Korumacılığın zaten tehlikeli bir şekilde yükseldiği günümüzde, Türkiye’nin de böyle bir yola girdiği izlenimi vermesi kimsenin yararına olmaz.

Hem aynı yöntemlerin bizim ihracatçımıza uygulanmasına, hem de yatırımcıların ilgisinin AB içerisindeki başka lokasyonlara kaymasına neden oluruz.
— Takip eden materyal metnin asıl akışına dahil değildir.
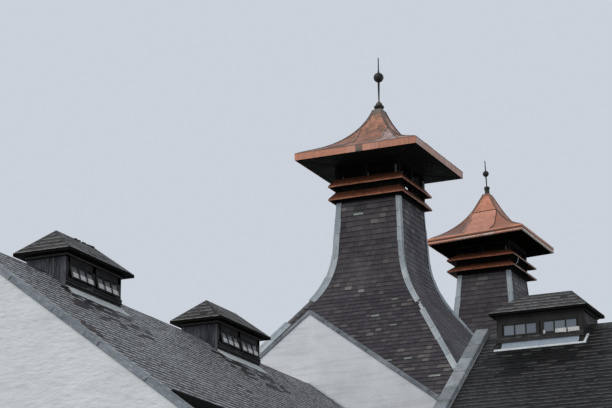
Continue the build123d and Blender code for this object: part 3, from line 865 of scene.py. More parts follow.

Aynı çerçevede, sektörel ve bölgesel teşvik mekanizmaları rekabeti artırıcı olarak tasarlanmalı ve mutlaka etki analizleri yapılmalıdır.

Tüm iş ve yatırım ortamı düzenlemeleri başta iş dünyası olmak üzere tüm paydaşlar ile şeffaf ve etkili bir diyalog ile geliştirilmelidir.

Bu kapsamda Yeni Ekonomi Programı’nın uygulama planlarının oluşturulmasında ve uygulama aşamalarında tüm unsurlarımız ile katkı vermeye hazır olduğumuzu tekrar belirtmek isterim.

Geçen yıl yaşadığımız daralma sonrası tüketim talebi, bugün düşen faizlerle beraber bir miktar canlanacaktır. Ancak yüksek işsizlik oranları talebi halen aşağıda tutuyor. Yatırım iştahı ise hem düşük iç talep, hem de yavaşlayan Avrupa ve dünya ekonomisi nedeniyle maalesef zayıf seyrediyor.

Tüketimi ve yatırımları canlandırmak için öncelikle güven tesis edilmesi gerekiyor:

YEP’in etkili uygulanması,

Toplumun benimsediği bir yapısal reform programının açıklanması,

Kurumların güçlenmesi,

Yargı reformunun hayata geçmesi,

AB üyelik hedefini doğrultusunda ilerleme,

Özgürlük alanlarının genişletilmesi yönünde atılan adımlar güveni tesis edecek, böylelikle ekonomi canlanacak, dolarizasyon azalacak ve büyüme normal seviyesine gelecektir.

İşte böyle bir ortam İstanbul’u gerçekten bir finans merkezine dönüştürme gücüne sahiptir.

Bu potansiyele ve iradeye sahip olduğumuz inancıyla hepinizi sevgi ve saygıyla selamlıyorum."